Driving around town yesterday afternoon, running errands, I have found myself, not only being aware of the clothing I wear, applying minimal makeup instead of none at all, and how I carry myself but I found myself being aware of other men. Where I once knew none looked at me, I now felt two men become aware of my presence and their eyes follow me and a third later as I stood in line. The thought that any one of them could be a dominant had my slut preening inside while outside I remained calm and respectful of everyone I came in contact with.
How do I know if I could serve? All it took was one drive and one stroll through a store to remind me of who I am. I am a submissive. She lives to serve. I serve with strength and grace. This is my strength. When I deny it.
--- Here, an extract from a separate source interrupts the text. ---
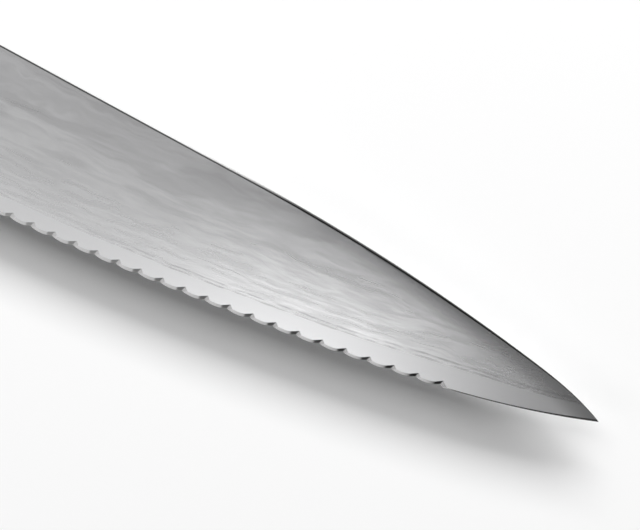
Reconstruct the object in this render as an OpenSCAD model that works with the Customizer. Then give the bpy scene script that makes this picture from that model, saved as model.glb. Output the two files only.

I deny myself.
Reading someone else’s blog was important for me to face my doubts and also to recognize that once I accept Sub Assignment 1, I must do it for me, for what it will help me understand about me and I must approach it with who I am and not some fluffed up version because someone else appeared to do the assignment better. I didn’t realize until that moment how competitive I could be, but this isn’t a competition. This is a personal journey for me. I rejoiced in her creativity, and yes I was envious of her ability to make the assignment into something so uniquely hers and wished I could do the same. What I failed to realize is as long as I am true to myself, I will do the assignment in my own unique way and what will be right for me.
Now, it is past time for my morning ritual, waking as I did with these thoughts bantering around in my head, the writing of them has brought me much clarity before my day has actually begun. I look forward to what the rest of my day will bring.